Effectivement, le contrat à 18 milliards de dollars annuels entre Apple et Google dure depuis 18 ans. L'audition de John Giannandrea, Apple Ai Chief, qui a dirigé le business search de Google jusqu’en 2018 a commencé en fin de semaine dernière. Il sera suivi par Eduardo Cue, le head of services qui viendra témoigner sur le contrat à 18 milliards avec Apple pour que Google soit le moteur de recherche par défaut sur ses appareils. Il s'agit de savoir si cet accord est un acte de monopolisation au sens du droit américain : Google et Apple se répartissent le marché des smartphones aux US (Apple 52% Google 48%). Cet accord permet d’assurer que le moteur de recherche de Google soit pré-installé par défaut sur tous les appareils. Giannandrea sera également interrogé sur une nouvelle fonctionnalité de ios 17 qui permet de choisir différents moteurs par défaut en fonction du niveau de protection de la vie privée assuré. Le juge Mehta dispose du pouvoir de faire modifier l’accord, s’il estime que certaines de ses clauses sont anti-concurrentielles.

Il y a aussi le débat récurrent sur le secret des affaires vs le droit à l'information...
Le procès a en effet connu un incident lié à la publication par le département de la justice américain de plusieurs documents évoqués au cours de l’audience. Ce procès phare est maintenu dans une forme de huis-clos auquel la justice américaine est peu habituée, contrairement à notre système romano-germanique où de telles précautions/limitations sont la norme. L’accès aux audiences ne peut se faire que sur place et si de nombreux journalistes ou curieux y sont présents, le grand public mondial  n’accède pas aux débats bruts. L’initiative du DOJ a été divulguée par Google au Juge Mehta qui s’est ému de la méthode, car en principe, ce type de démarche est dévoilé au juge avant d’être mis en œuvre. Des journalistes se sont manifestés pour solliciter l’accès aux documents évoqués lors de l’audience au nom du droit à l’information.

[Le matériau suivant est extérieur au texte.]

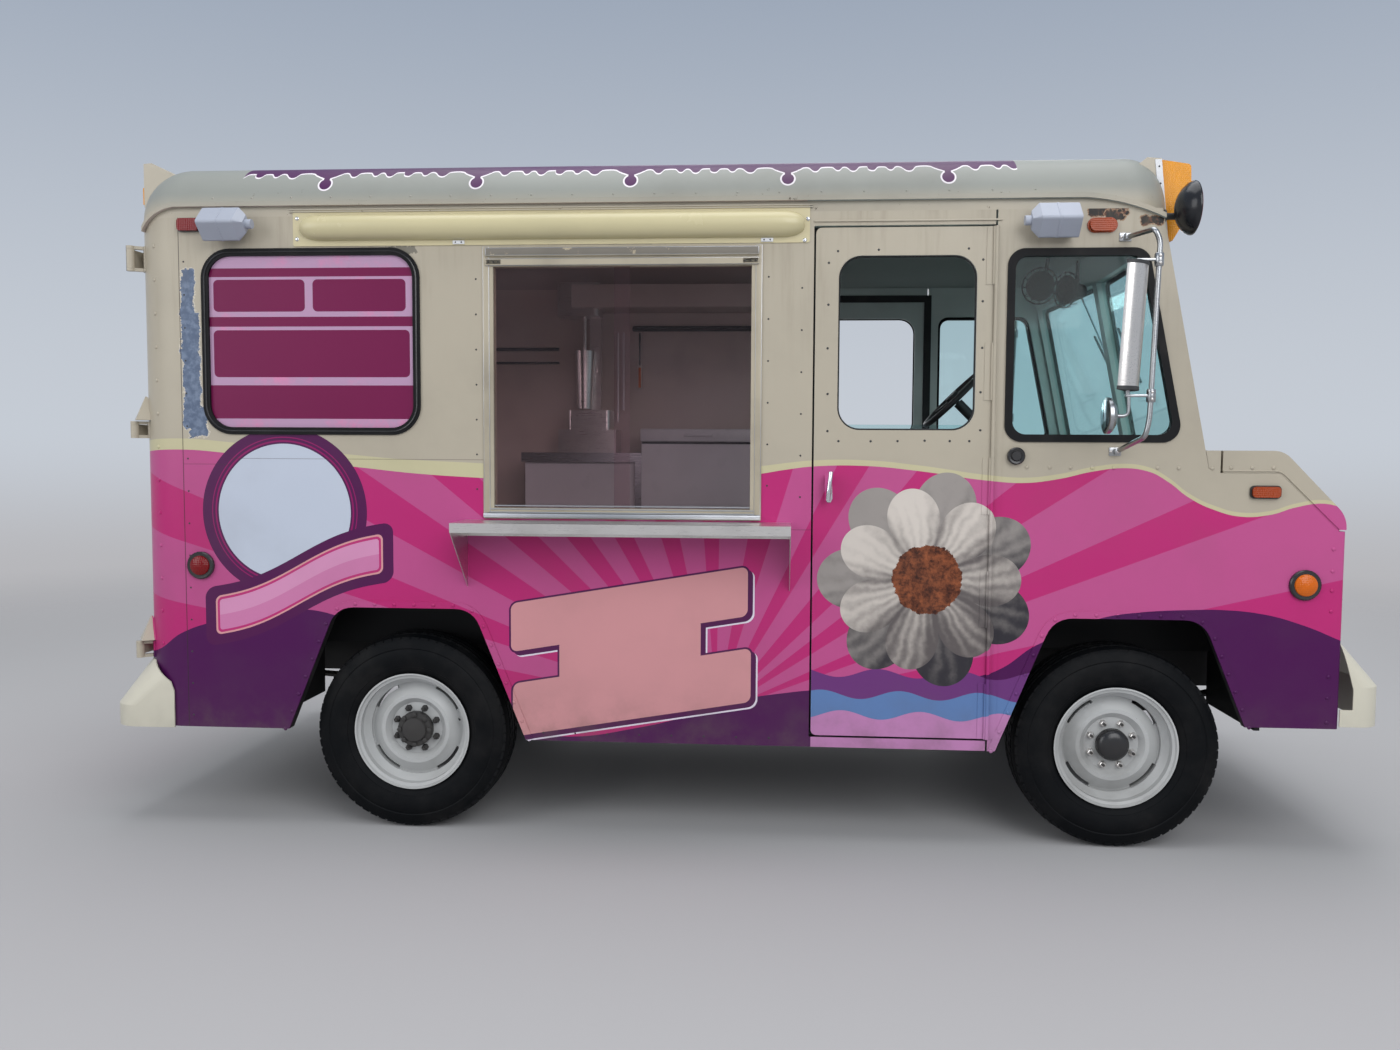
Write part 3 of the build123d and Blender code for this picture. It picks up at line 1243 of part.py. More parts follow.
# Lamps, horns and signs
def side_lamps():
    y_wall = -half_width
    made = []
    oval = side_plate(Pos(x_front_axle - 115, z_roof_top - 308) * SlotOverall(104, 52), y_wall - 20, y_wall)
    marker = side_plate(rounded(x_front_axle + 416, x_front_axle + 525, 1287, 1335, 18), y_wall - 16, y_wall)
    turn = side_plate(Pos(x_front_axle + 617, 984) * Circle(53), y_wall - 30, y_wall)
    tail = side_plate(Pos(x_rear_seam + 62, 1004) * Circle(50), y_wall - 25, y_wall)
    top = side_plate(rounded(x_rear_seam + 2, x_rear_seam + 90, z_roof_top - 305, z_roof_top - 252, 8), y_wall - 24,
                     y_wall)
    for lamp in (oval, marker, turn, tail, top):
        made.append(lamp)
        made.append(other_side(lamp))
    return made


head_lamps = [rod_x(y, lamp_z, lamp_r - 0.3, x_nose - 30, x_nose + 14) for y in (-lamp_y, lamp_y)]
tail_lamps = [rod_x(side * y, tail_lamp_z, tail_lamp_r, x_rear_bumper + 1, x_rear_bumper + 24)
              for side in (-1, 1) for y in tail_lamp_ys]
keep("lamps", *side_lamps(), *head_lamps, *tail_lamps)


speaker_side = 90.0
speaker_length = 132.0
speaker_taper = 26.0
speaker_y = half_width + 65.0


def box_speaker(x_grille, z, facing_front):
    """A square speaker rolled onto its edge, with its grille at x_grille, on a foot from the wall."""
    section = Rot(0, 0, 45) * RectangleRounded(speaker_side, speaker_side, 10)
    body = cross_plate(section, -speaker_length, 0)
    back = Plane(origin=(-speaker_length, 0, 0), x_dir=(0, 1, 0), z_dir=(-1, 0, 0)) * section
    body = body + extrude(back, speaker_taper, taper=40)
    body = body + rod_x(0, 0, 17, -speaker_length - speaker_taper - 22, -speaker_length - speaker_taper + 1)
    turned = body if facing_front else Rot(0, 0, 180) * body
    x_mid = x_grille - speaker_length / 2 if facing_front else x_grille + speaker_length / 2
    foot = block(x_mid - 15, x_mid + 15, -speaker_y, -half_width, z - 12, z + 12)
    return Pos(x_grille, -speaker_y, z) * turned + foot


keep("speakers", box_speaker(x_rear_seam + 135, z_roof_top - 289, False),
     box_speaker(x_front_axle - 215, z_roof_top - 302, True))

front_sign_half = half_width - 95.0
rear_sign_half = half_width - 195.0
sign_low = z_roof_top - 357.0
sign_fin_top = z_roof_top - 52.0
sign_lens_back = x_front_axle + 144.0
sign_lean = 0.107


def sign_back(z):
    """X of the front sign's back plane at a height."""
    return sign_lens_back - (z - sign_low) * sign_lean


def front_sign():
    back = outline([(sign_back(sign_low) - 16, sign_low), (sign_back(sign_low), sign_low),
                    (sign_back(sign_fin_top - 4), sign_fin_top - 4), (x_front_axle + 61, sign_fin_top),
                    (x_front_axle - 7, sign_fin_top - 56), (x_front_axle - 7, sign_fin_top - 150),
                    (x_front_axle + 60, sign_fin_top - 150), (x_front_axle + 95, z_roof_base)])
    lens = outline([(sign_back(sign_low + 12), sign_low + 12), (x_front_axle + 160, sign_low + 12),
                    (x_front_axle + 185, sign_low + 55), (x_front_axle + 221, sign_low + 187),
                    (x_front_axle + 217, sign_low + 281), (sign_back(sign_low + 298), sign_low + 298)])
    corner = lens.vertices().sort_by_distance((x_front_axle + 217, sign_low + 281, 0))[0]
    return back, fillet(corner, 14)


back, lens = front_sign()
roof_solid = roof_form(0)
screen_solid = screen_prism(-half_width, half_width, 0, 400, z_belt, z_roof_base)
front_back = side_plate(back, -front_sign_half, front_sign_half) - roof_solid - screen_solid
rear_sign_low = z_roof_top - 168.0
rear_sign_x = x_rear - 24.0
rear_back = side_plate(outline([(rear_sign_x, rear_sign_low), (rear_sign_x, z_roof_top - 3),
                                (x_rear + 8, z_roof_top), (x_rear + 150, z_roof_top - 70),
                                (x_rear + 150, rear_sign_low)]), -rear_sign_half, rear_sign_half) - roof_solid
sign_shells = [s for s in front_back.solids() + rear_back.solids() if s.volume > 200000]
keep("roof_signs", *sign_shells)
rear_lens = block(rear_sign_x - 16, rear_sign_x, -rear_sign_half + 20, rear_sign_half - 20, rear_sign_low + 14,
                  rear_sign_low + 78)
front_lens = side_plate(lens, -front_sign_half + 8, front_sign_half - 8) - roof_solid - screen_solid
keep("sign_lenses", front_lens.solids().sort_by(SortBy.VOLUME)[-1], rear_lens)

warning_r = 92.0
warning_depth = 60.0
warning_rim = 8.0
warning_crown = 12.0


def warning_lamp():
    """A flat lens in a shallow domed hood, on a stem from the pillar."""
    x = x_front_axle + 180
    y = -half_width - 40
    z = z_roof_top - 260
    r, d = warning_r, warning_depth
    lines = Curve() + [Line((0, 0), (0, r)), Line((0, r), (-warning_rim, r)),
                       ThreePointArc((-warning_rim, r), (-d * 0.8, r * 0.55), (-d, warning_crown)),
                       Line((-d, warning_crown), (-d, 0)), Line((-d, 0), (0, 0))]
    dome = Pos(x, y, z) * revolve(make_face(lines), Axis.X)
    return dome + rod_x(-half_width + 20, z - 16, 12, pillar_line(z - 28) + 1.5, x - 20)


keep("warning_lamps", warning_lamp(), other_side(warning_lamp()))


def write_parts():
    os.makedirs("parts", exist_ok=True)
    for name, solids in parts.items():
        shape = solids[0] if len(solids) == 1 else Compound(children=solids)
        export_step(shape, os.path.join("parts", name + ".step"))


write_parts()
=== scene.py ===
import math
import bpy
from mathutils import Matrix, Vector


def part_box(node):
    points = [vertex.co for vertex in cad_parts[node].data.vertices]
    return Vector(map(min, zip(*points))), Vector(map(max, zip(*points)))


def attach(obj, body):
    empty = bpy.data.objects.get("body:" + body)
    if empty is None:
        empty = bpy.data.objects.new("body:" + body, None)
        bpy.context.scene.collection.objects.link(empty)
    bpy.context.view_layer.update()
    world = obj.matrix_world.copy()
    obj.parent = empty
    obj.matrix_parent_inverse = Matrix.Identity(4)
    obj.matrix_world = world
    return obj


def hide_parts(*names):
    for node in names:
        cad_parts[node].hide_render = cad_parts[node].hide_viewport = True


bl_info = {
    "name": "Food truck dressing",
    "version": (1, 0, 0),
    "blender": (4, 5, 0),
    "location": "View3D > Sidebar > Food truck",
    "description": "Paints and fits out the packed model of a hooded walk-in food truck",
    "category": "Object",
}

import bmesh
import bpy
from bpy.props import FloatProperty, FloatVectorProperty, IntProperty, PointerProperty
from mathutils import Matrix, Vector

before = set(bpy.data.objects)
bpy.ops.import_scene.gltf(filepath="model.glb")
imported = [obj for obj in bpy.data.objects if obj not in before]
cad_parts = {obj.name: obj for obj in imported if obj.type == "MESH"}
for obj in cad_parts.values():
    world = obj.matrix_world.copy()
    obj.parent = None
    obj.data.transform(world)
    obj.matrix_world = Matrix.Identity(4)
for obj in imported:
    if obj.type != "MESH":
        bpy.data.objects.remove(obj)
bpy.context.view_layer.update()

# Fixed places on the truck, in metres
FRONT_AXLE = 1.445
REAR_AXLE = -1.180
AXLE_Z = 0.371
WHEEL_Y = 0.8245
SIDE = 0.975
INSIDE = 0.935
CORNER = 0.200
CAB_START = 0.30
PILLAR_X = 1.708
PILLAR_Z = 1.456
PILLAR_SLOPE = 0.2041
SCREEN_VEE = 0.045
NOSE_X = 2.197
REAR_X = -2.245
FRONT_BUMPER_X = 2.350
REAR_BUMPER_X = -2.350
BUMPER_LAMP_Z = 0.421
HATCH = (-0.866, 0.130)
DOOR_WINDOW = (0.415, 0.903, 1.523, 2.143)
STUD_CIRCLE = 0.08255
TYRE_RADIUS = 0.371
MIRROR_TURN = 26
AXLES = (("front", FRONT_AXLE), ("rear", REAR_AXLE))
HANDS = ((-1, "right"), (1, "left"))


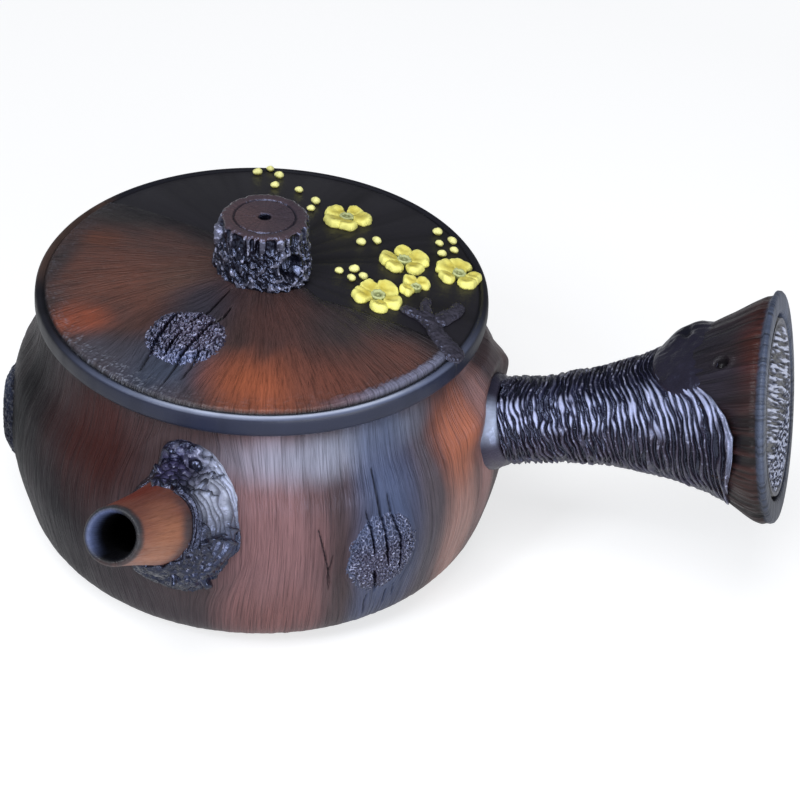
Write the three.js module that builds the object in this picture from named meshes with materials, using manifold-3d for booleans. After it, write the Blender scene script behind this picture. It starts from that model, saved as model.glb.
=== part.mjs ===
import * as THREE from 'three';
import { mergeVertices } from 'three/addons/utils/BufferGeometryUtils.js';
import Module from 'manifold-3d';

// A side-handled clay teapot, modelled to look like carved wood and bark. Millimetres, +Z up.
// The origin is the middle of the flat base, the handle points along +X and the spout along -Y.
// Names that end in share or shares are parts of the size that they follow.

// Clearances
const seatGap = 0.3;
const lidPlay = 0.6;
const overrun = 4;
const weldDistance = 0.001;

// Pot body
const bodyRadius = 59.2;
const bodyHeight = 60;
const bodyWall = 3.5;
const baseThickness = 4;
const bellyShares = [
  [0.748, 0], [0.802, 0.02], [0.913, 0.1], [0.965, 0.25], [1, 0.483], [0.968, 0.7], [0.892, 0.85], [0.853, 1],
];
const bellySteps = 12;
const potSides = 52;

// Spout, its root a drop below the pot's rim, and the strainer behind it
const spoutDrop = 20;
const spoutRise = THREE.MathUtils.degToRad(34);
const spoutLength = 42.5;
const spoutRootRadius = 10.6;
const spoutShares = [[0, 1], [0.25, 0.87], [0.55, 0.74], [0.8, 0.65], [0.95, 0.6], [1, 0.54]];
const spoutMouthRadius = 4.6;
const spoutThroatRadius = 3.8;
const spoutThroatShare = 0.8;
const spoutPassageRadius = 6.5;
const spoutSides = 24;
const strainerRadius = 12;
const strainerWall = 2;
const strainerArcSteps = 5;
const strainerHoleRadius = 1.1;
const strainerHoleSides = 6;
const strainerRows = [[0, 1], [27, 6], [54, 9]];
const strainerSkirtShare = 0.4;

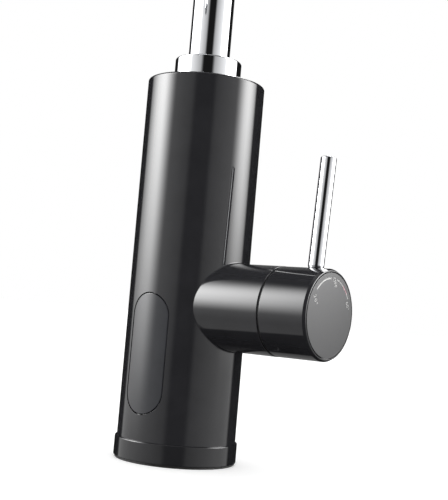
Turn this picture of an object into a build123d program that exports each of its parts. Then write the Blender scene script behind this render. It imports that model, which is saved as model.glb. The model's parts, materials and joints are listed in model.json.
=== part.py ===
from build123d import *

import os
from math import cos, pi, radians, sin, sqrt

# The tap stands on a worktop: the origin is the middle of its base, on the worktop, with
# +Z up, -Y towards the user (display and spout) and +X towards the handle. Millimetres.

# Body shell and base
body_r = 30.0
body_top = 192.5
body_wall = 2.0
top_wall = 2.5
body_edge = 1.3
seam_fillet = 0.7
ring_r = 31.0
ring_top = 10.9
ring_chamfer = 0.5
ledge_r = 25.0
gasket_r = 30.4
gasket_hole_r = 22.0
gasket_top = 1.2
shell_foot = 4.2
deck_top = 8.2

# Handle on its level axis through the boss
boss_z = 78.9
boss_r = 21.75
boss_bore = 20.0
boss_end = 57.8
groove_edge = 0.35
groove_r = 21.0
knob_r = 21.65
knob_start = 58.6
knob_end = 84.7
rim_chamfer = 0.8
dial_r = 19.93
dial_face = 84.4
dial_seat = 82.4
dial_edge = 0.2
dial_gap = 0.27
lever_r = 3.85
lever_x = 73.6
lever_foot = 20.7
lever_tip = 75.25
lever_thread_r = 2.5
handle_rest = 4.2

# Display window, an oval seen square from the front
window_z = 53.25
window_half_w = 11.1
window_half_h = 29.65
window_gap = 0.15
window_sink = 0.1
flange_lap = 2.0
flange_inner_r = 26.0
flange_outer_r = 27.3

# Spout, a half-inch tube bent over the front, and its outlet
pipe_r = 10.65
pipe_bore = 9.65
pipe_start = 200.8
bend_z = 310.0
bend_r = 62.0
pipe_end = 276.0
outlet_y = -2 * bend_r
outlet_z = 262.0
outlet_top = 286.0
outlet_r = 12.0
outlet_lip_z = 263.5
outlet_lip_r = 9.0
insert_r = 9.6
insert_top = 274.2

# Collar and the connector that the spout turns in
collar_r = 17.1
collar_top = 204.6
collar_roof = 202.6
flange_r = 15.9
flange_top = 197.9
socket_floor = 180.5
spigot_r = 7.5
spigot_bore = 5.5
neck_r = 12.5
foot_r = 10.0
foot_z = 172.0

# Water inlet, cable entry and fixing holes in the base plate
inlet_x = -7.0
inlet_r = 12.5
inlet_foot = 1.7
inlet_nut_top = 15.2
thread_r = 9.32
screen_z = 12.0
screen_top = 13.2
screen_r = 8.6
inlet_bore = 5.0
spigot_top = 26.0
inlet_spigot_r = 8.0
gland_x = 12.5
gland_r = 5.8
gland_foot = 1.4
gland_top = 16.0
gland_head_r = 6.5
gland_head_top = 2.9
gland_nut_top = 12.2
cable_r = 4.3
stud_x = 2.0
stud_y = 14.2
stud_r = 3.0

# Boards between the base and the valve
board_t = 1.6
back_board_y = 19.5
front_board_y = -20.5
rail_t = 3.0
rail_foot_top = 10.2

# Flow sensor, on the inlet's axis
sensor_r = 11.0
sensor_foot = 17.6
sensor_bore = 8.5
chamber_floor = 27.0
sensor_top = 44.0
cap_top = 46.0
riser_top = 61.5
riser_r = 7.0
guide_h = 3.0
axle_r = 1.0
rotor_r = 7.6
rotor_hub_r = 2.6
rotor_low = 30.5
rotor_high = 40.5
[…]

En quoi tout cela nous concerne-t-il  ?
Ce qui se passe actuellement aux Etats-Unis pour Google, mais également pour Apple en Californie, est structurant pour tout le marché mondial. D’un côté, l’analyse pointilleuse du business de Google est une immense opportunité pour le monde entier de mieux comprendre ce qui se passe derrière les services. Face à leur propre juge, les opérateurs se cachent moins facilement derrière de faux semblants que lors d'autres procès. D’un autre, c’est le droit américain qui leur sera appliqué, par un juge américain indépendant. Indépendant du pouvoir politique et de ses orientations plus ou moins libérales vis-à-vis d’une des entreprises les plus puissantes du monde, y compris en terme électoral et de défense. Les récentes affaires portées par la FTC et le DOJ montrent combien les juges peuvent se montrer hermétiques aux théories renouvelées de la concurrence portées par l’administration Biden. Ce qui laisse le champ assez libre à la possibilité que pour beaucoup, les pratiques de Google ne soient peu ou pas remises en cause. Mais ce procès porte un autre enjeu au moins aussi important, celui de la prise en compte de son impact mondial - une particularité du juge américain dont aucun autre juge au monde ne peut autant se prévaloir. Ce procès impactera la manière dont Google fera son business à l’avenir, les actions en dommages et intérêts qui s’en suivront aux USA. Mais aussi ailleurs : le business est mondial et les opérateurs français ou européens ne sont pas moins touchés par des pratiques mises à jour par ce procès que les Américains eux-mêmes. Il est important de le suivre comme l’un des utilisateurs de ces services, professionnel ou consommateur, mais également pour ce qu’il dit de la manière dont l’internet mondial s’est consolidé au cours des dix dernières années. C’est ce contexte qu’il faut comprendre pour mieux appréhender l’avenir, en particulier les bouleversements que provoque déjà l’IA et les enjeux de la course folle qui s’est ouverte devant nos yeux afin de ne pas l’observer les bras ballants, mais d’en être acteur.